Being involved in an accident can be traumatising, especially if you or someone else got hurt. Once you have taken care of bodily injury, you'll be interested to know how to get your car back on the road with as fast as possible. The following is a guide through the crucial steps and how you can avoid snugs along the way.
Step 1: Get a damage estimate
This is where you will be told how much damage your car sustained and how much it might cost to fix it. The insurer usually takes care of this, though you may be asked to drive to a facility if the vehicle can still be driven safely. Alternatively, you may have a repair-and-reimburse arrangement with the insurer that means you'll do the legwork yourself.

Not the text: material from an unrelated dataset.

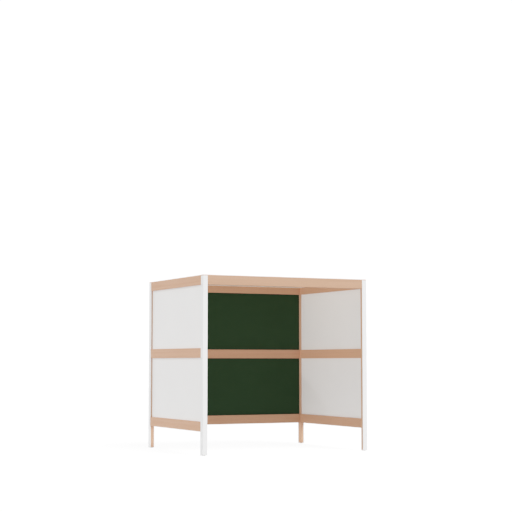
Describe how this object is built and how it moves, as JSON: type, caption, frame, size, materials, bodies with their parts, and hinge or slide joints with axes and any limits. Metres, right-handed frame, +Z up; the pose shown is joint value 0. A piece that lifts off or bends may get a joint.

To get accurate estimates, you should seek estimates from established body shops with good references. Ideally, you should have at least three estimates for comparison, and the written estimates should include details about damage, cost of parts and labour hours. High prices are not necessarily indicative of overcharges, nor are low prices indicative of suitability. Instead, consider other factors in addition to price when comparing estimates. Be wary of overly low pricing on estimates: they could be using fake parts for instance.
Step 2: Choose the body shop
Even though it may not help you now, your insurance policy shouldn't have a clause forcing you to use a specific body shop or else forfeit reimbursement. If it does, plan to negotiate that clause out when renewing the policy.
If the policy gives the insurer the right to choose the body-shop, you may still benefit if the body-shop has final say on how the vehicle is repaired, especially if you're dealing with ethical and reputable dealers. If the decision is given to the insurer, they may force you to use cheaper and less safe parts to reduce their costs. In such cases, you're safer putting up the difference from your own funds to cover the shortfall. Do not compromise on your own and your passengers' safety.
Step 3: Find out what repair parts are used
It is possible that the repairer won't use new parts or those from your manufacturer. This is alright provided they still use Original Equipment Manufacturer (OEM) parts. Knowing your rights can greatly help you in this case.
If the other party's insurer is taking care of your vehicle repairs, insist that their job is to get your car in the condition it was prior to the accident. Installing cheaper reconditioned or used parts may be acceptable if their quality is assured. However, using non-OEM or aftermarket parts can be a safety risk, and you should fight against this.
If your insurer takes care of the repairs, your policy probably entitles you to LKQ parts: 'like in kind and quality' (or something close to that). You should hold the position that non-OEM parts cannot be deemed to be LKQ, and demand that at the very least OEM used or replacement parts should be put in. If they insist on non-OEM, ask the insurer to issue written guarantee that the parts will work as long as you have the car.